Des Weiteren hat der Antragsgegner in seiner Erwiderung vom 11. Dezember 2020 nachvollziehbar und zutreffend ausgeführt, dass die nötigen Voraussetzungen für die Ausstellung eines Gesundheitszeugnisses nach der RL 2009/156/EG nicht gegeben seien. Aus den Angaben des Antragstellers sei schon nicht klar hervorgegangen, welches das Zielland für die Verbringung sein solle. Dies sei aber im Hinblick auf die zu erteilende Bescheinigung und die notwendigen Voraussetzungen für eine Erteilung notwendig. Die übersandten Antragsformulare seien nicht ausgefüllt worden und auch andere Unterlagen für die vorgebrachte Verbringung in Nicht-EU-Länder seien nicht vorgelegt werden. Insoweit sei der Antrag schon nicht vollständig. Im weiteren Verlauf seien die Angaben immer widersprüchlicher geworden und es seien ernsthafte Zweifel aufgekommen, ob der Antragsteller von einem erteilten Gesundheitszeugnis überhaupt Gerbrauch machen könnte. Aufgrund der derzeitigen Pandemiesituation, der daraus resultierenden Reisebeschränkungen und der winterlichen Witterungsverhältnisse erscheine es nicht möglich, als Wanderreiter die Grenzen zu übertreten, unabhängig davon, ob es sich um EU- oder Nicht-EU-Länder handele. Insoweit fehle dem unklaren und unvollständigen Antrag auch das Sachbescheidungsinteresse.
Dem schließt sich das Gericht auch aufgrund der von den Beteiligten geschilderten Sachlage an. Der Antragsteller gab vor Gericht an, er wolle das Pferd nicht transportieren. Dem Gericht erschließt sich nicht, wie der Antragsteller dann das Pferd nach Österreich und gegebenenfalls weiter in andere Länder bringen will, zumal er offenbar sich selbst nicht festgelegt hat. Der Antragsteller hat gegenüber dem Antragsgegner vorgebracht, er wolle als Wanderreiter das Pferd gar nicht transportieren, er wolle eventuell in Österreich bleiben, dann aber weiter nach Serbien und von Serbien über Rumänien nach Moldawien. Ein andermal gab er an, nach Russland reiten zu wollen.

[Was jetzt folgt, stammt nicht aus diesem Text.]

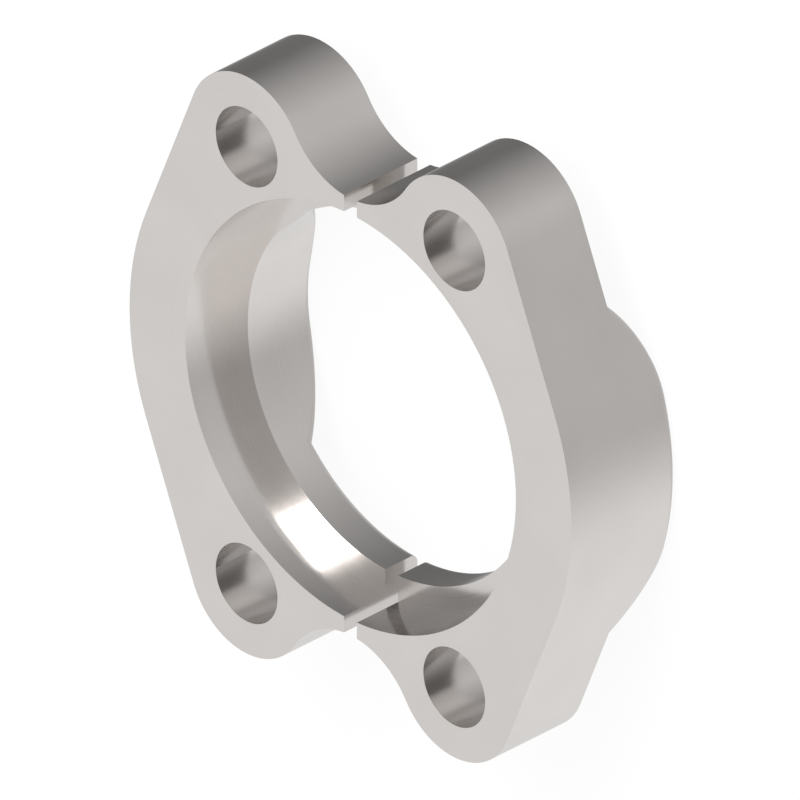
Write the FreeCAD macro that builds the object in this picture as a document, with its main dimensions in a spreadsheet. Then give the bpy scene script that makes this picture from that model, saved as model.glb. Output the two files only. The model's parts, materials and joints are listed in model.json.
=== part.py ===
"""Split flange clamp for a flanged hose or tube head: two equal halves round one bore.

The clamp lies on the back of its hubs with the mating face up. X crosses the split, Y runs
along the two bolts of one half, and Z is the axis of the bore. Sizes are in millimetres.
"""
import FreeCAD
import Part
import Sketcher
import math
import os

# Driving dimensions. Every size that can be set by itself is written here once.
SIZES = {
    "bolt_span_long": 77.8,
    "bolt_span_short": 45.3,
    "bolt_hole_diameter": 13.5,
    "lobe_radius": 12.5,
    "head_diameter": 71.4,
    "head_clearance": 0.8,
    "recess_depth": 9.0,
    "shoulder_width": 4.7,
    "rim_wall": 12.1,
    "pad_thickness": 16.0,
    "hub_rise": 7.0,
    "hub_end_radius": 25.4,
    "hub_end_angle": 30.4,
    "bolt_head_room": 16.0,
    "edge_rounding": 1.5,
    "split_gap": 2.8,
}

# Sizes that follow from the driving dimensions. The valley between two lobes is as deep as
# the line through the bolt holes, and its arc runs smoothly into both lobes.
FORMULAS = {
    "hole_x": "bolt_span_short / 2",
    "hole_y": "bolt_span_long / 2",
    "hole_radius": "bolt_hole_diameter / 2",
    "recess_radius": "(head_diameter + head_clearance) / 2",
    "neck_radius": "recess_radius - shoulder_width",
    "rim_radius": "recess_radius + rim_wall",
    "thickness": "pad_thickness + hub_rise",
    "split_face_x": "split_gap / 2",
    "valley_radius": "(hole_x * hole_x - lobe_radius * lobe_radius) / (2 * lobe_radius)",
    "cut_width": "2 * lobe_radius",
}

# Each half's name, and how far it is turned about the bore, in degrees.
HALVES = {"flange_half_right": 0, "flange_half_left": 180}

# The sketcher's own numbers for a sketch's origin and axes and for the points of an edge.
ORIGIN = (-1, 1)
X_AXIS, Y_AXIS = range(-1, -3, -1)
START, END, CENTRE = range(1, 4)

QUARTER_TURN = math.pi / 2
NEAR = 0.001


def make_sheet(doc):
    """Write the driving dimensions and the formulas into one spreadsheet."""
    sheet = doc.addObject("Spreadsheet::Sheet", "sizes")
    cells = {alias: str(value) for alias, value in SIZES.items()}
    cells |= {alias: f"={formula}" for alias, formula in FORMULAS.items()}
    for row, (alias, content) in enumerate(cells.items(), start=1):
        sheet.set(f"A{row}", alias)
        sheet.set(f"B{row}", content)
        sheet.setAlias(f"B{row}", alias)
    doc.recompute()
    return sheet


def origin_plane(body, role):
    return next(plane for plane in body.Origin.OriginFeatures if plane.Role == role)


def add_feature(body, kind, name):
    return body.newObject(kind, f"{body.Name}_{name}")


def add_sketch(body, name, role):
    sketch = add_feature(body, "Sketcher::SketchObject", name)
    sketch.AttachmentSupport = [(origin_plane(body, role), "")]
    sketch.MapMode = "FlatFace"
    return sketch


def add_mirror(body, name, originals):
    """Repeat features on the other side of the plane that crosses the half in its middle."""
    mirror = add_feature(body, "PartDesign::Mirrored", name)
    mirror.Originals = originals
    mirror.MirrorPlane = (origin_plane(body, "XZ_Plane"), [""])
    body.Tip = mirror
    return mirror


def add_line(sketch, start, end):
    return sketch.addGeometry(Part.LineSegment(FreeCAD.Vector(*start), FreeCAD.Vector(*end)), False)


def add_circle(sketch, centre, radius):
    circle = Part.Circle(FreeCAD.Vector(*centre), FreeCAD.Vector(0, 0, 1), radius)
    return sketch.addGeometry(circle, False)


def add_arc(sketch, centre, radius, start_angle, end_angle):
    """Draw an arc anticlockwise from one angle to the other, in radians."""
    circle = Part.Circle(FreeCAD.Vector(*centre), FreeCAD.Vector(0, 0, 1), radius)
    return sketch.addGeometry(Part.ArcOfCircle(circle, start_angle, end_angle), False)


def relate(sketch, *terms):
    sketch.addConstraint(Sketcher.Constraint(*terms))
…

Je nach Zielland sind indes wie schon ausgeführt unterschiedliche Anforderungen zu erfüllen sowie gegebenenfalls unterschiedliche Bescheinigungen erforderlich. Die dafür notwendigen ausgefüllten Formulare und Dokumente hat der Antragsteller – abgesehen vom Pferdepass – nicht vorgebracht.
Insoweit ist darauf hinzuweisen, dass dem Antragsteller aufgrund seines Begehrens nach beschleunigtem Rechtsschutz verstärkte Mitwirkungspflichten obliegen, auch und gerade durch Vorlage geeigneter Unterlagen zur Glaubhaftmachung seines Anspruchs. Daran fehlt es sowohl schon im behördlichen, als auch im gerichtlichen Verfahren.
Die Kostenentscheidung beruht auf § 154 Abs. 1 VwGO.
Die Streitwertfestsetzung findet seine Grundlage in § 52 Abs. 2 i.V.m. § 53 Abs. 2 Nr. 1 GKG. Da der Antragsteller wie dargestellt eine Vorwegnahme der Hauptsache begehrt, war gemäß Nr. 1.5 Satz 2 des Streitwertkatalogs keine Halbierung des Streitwerts vorzunehmen und der volle Auffangstreitwert von 5.000,00 EUR festzusetzen.